Abstract

High rates of oxide formation affect the magnitude and behaviour of instrumental mass bias for Nd isotopic measurements performed with multi‐collector inductively coupled plasma‐mass spectrometry (MC‐ICP‐MS) instruments, causing the traditional correction methods (e.g., internal and external normalisation) to fail. Here, we investigate the instrumental conditions that govern oxide formation and provide an extensive data set describing how different oxide formation rates affect the measurement error of Nd isotopic ratios. Results are reported for several instrumental set‐ups including wet and dry plasma, different introduction methods, the addition of N 2 , and various sampler and skimmer cone geometries. The differences in the behaviour of Nd isotopic ratios observed for dry and wet plasma require several reaction mechanisms to explain why oxide formation is associated with a non‐linear mass bias for some rare earth elements.
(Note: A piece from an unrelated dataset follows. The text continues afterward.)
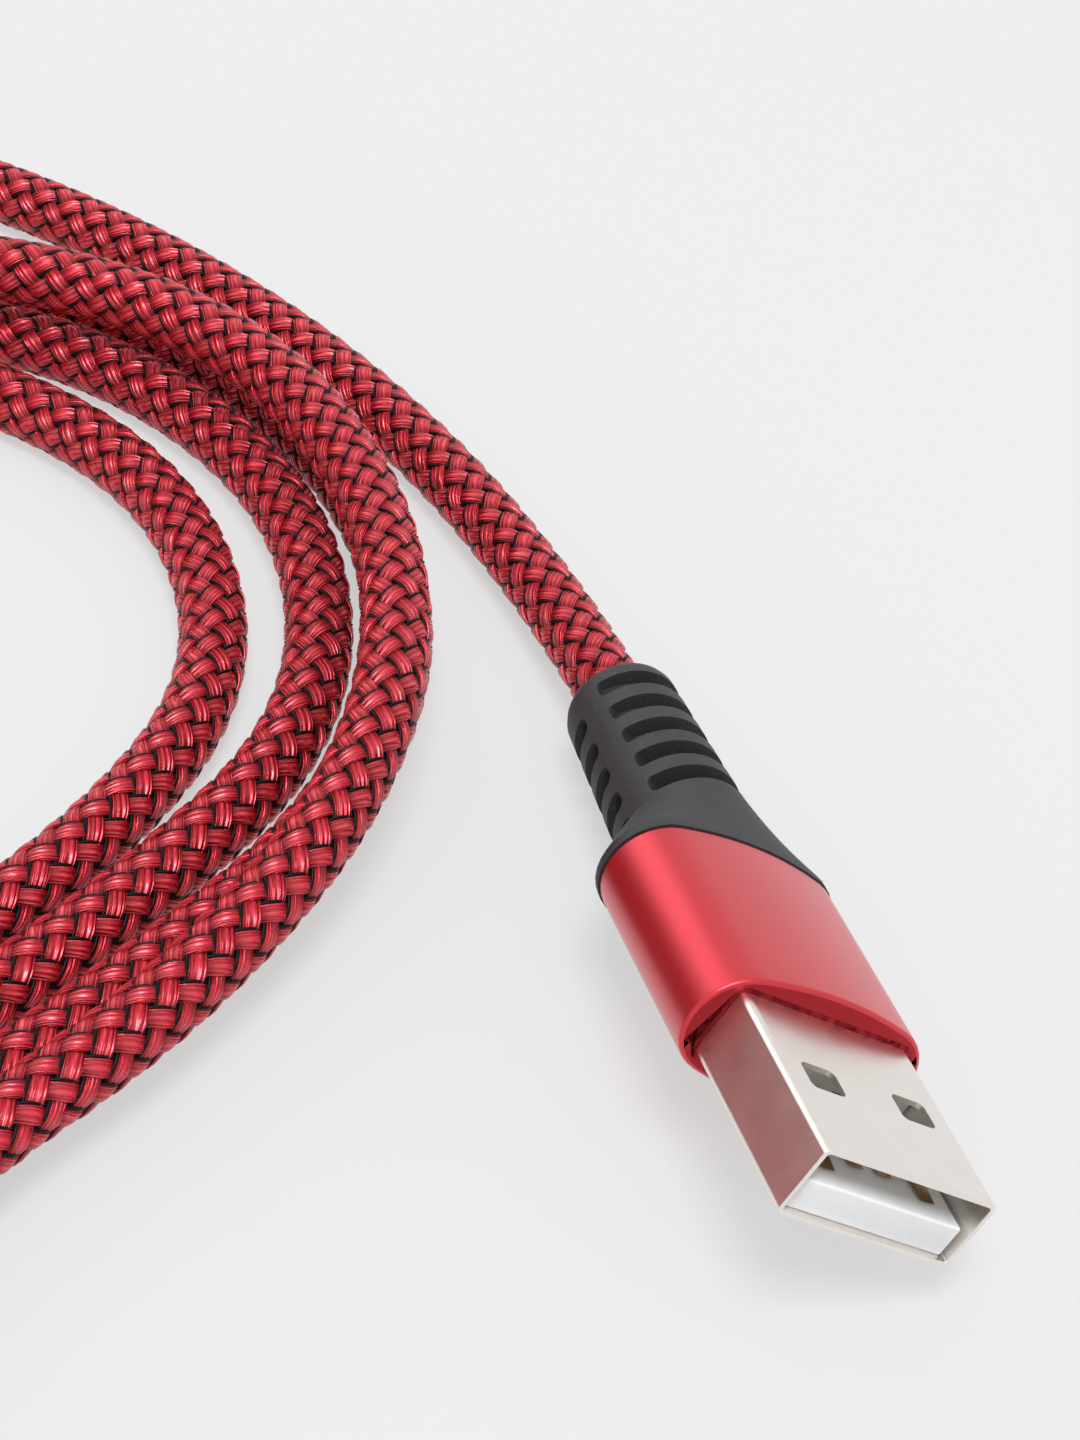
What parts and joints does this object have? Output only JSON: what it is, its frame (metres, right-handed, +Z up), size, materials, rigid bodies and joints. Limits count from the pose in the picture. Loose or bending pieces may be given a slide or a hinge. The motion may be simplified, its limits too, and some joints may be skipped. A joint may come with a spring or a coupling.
{
  "type": "charging cable",
  "caption": "Braided red charging cable with a USB-A plug and a USB-C plug, laid in a loose round coil with the USB-A plug beside it.",
  "frame": {"origin": "on the surface the cable lies on, at the centre of the two plugs' overall box in plan", "axes": "+Z up from the surface; both plugs' tips point along -Y; +X runs from the USB-C plug toward the USB-A plug, the longest extent of the two plugs together"},
  "size_m": [0.1311, 0.1418, 0.0135],
  "materials": {
    "relief_rubber": "matt soft-touch, finely grained",
    "red_shell": "satin anodised red",
    "plated_steel": "bright nickel plating",
    "gold_contacts": "gold plated",
    "spring_steel": "bare spring steel",
    "white_plastic": "plain white moulding",
    "black_plastic": "plain black moulding",
    "circuit_board": "green solder mask",
    "wire_red": "soft insulation",
    "wire_white": "soft insulation",
    "wire_green": "soft insulation",
    "wire_black": "soft insulation",
    "braid": "red woven nylon with a fine black thread"
  },
  "bodies": {
    "root": {"cable_coil": "braid", "cable_tail_a": "braid", "cable_tail_c": "braid", "usb_a_cable_end": "braid", "usb_a_contact_dminus": "gold_contacts", "usb_a_contact_dplus": "gold_contacts", "usb_a_contact_gnd": "gold_contacts", "usb_a_contact_vbus": "gold_contacts", "usb_a_crimp_ring": "spring_steel", "usb_a_housing": "red_shell", "usb_a_inner_mould": "white_plastic", "usb_a_shell": "plated_steel", "usb_a_strain_relief": "relief_rubber", "usb_a_tongue": "white_plastic", "usb_a_wire_comb": "white_plastic", "usb_a_wire_dminus": "wire_white", "usb_a_wire_dplus": "wire_green", "usb_a_wire_gnd": "wire_black", "usb_a_wire_vbus": "wire_red", "usb_c_board": "circuit_board", "usb_c_cable_end": "braid", "usb_c_contacts_lower": "gold_contacts", "usb_c_contacts_upper": "gold_contacts", "usb_c_crimp_ring": "spring_steel", "usb_c_emi_spring_lower": "spring_steel", "usb_c_emi_spring_upper": "spring_steel", "usb_c_housing": "red_shell", "usb_c_inner_mould": "white_plastic", "usb_c_insulator": "black_plastic", "usb_c_latch_springs": "spring_steel", "usb_c_resistor": "black_plastic", "usb_c_shell": "plated_steel", "usb_c_strain_relief": "relief_rubber", "usb_c_wire_dminus": "wire_white", "usb_c_wire_dplus": "wire_green", "usb_c_wire_gnd": "wire_black", "usb_c_wire_vbus": "wire_red"}
  },
  "joints": []
}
We developed a simple mathematical model to describe the behaviour of Nd isotopic ratios for a range of oxide formation rates and different instrumental settings and present a qualitative model that predicts the isotopic offsets of Nd ratios based on the cumulative contributions of the major sources of mass bias. A series of analytical recommendations for the determination of accurate and precise Nd ratios by MC‐ICP‐MS is presented.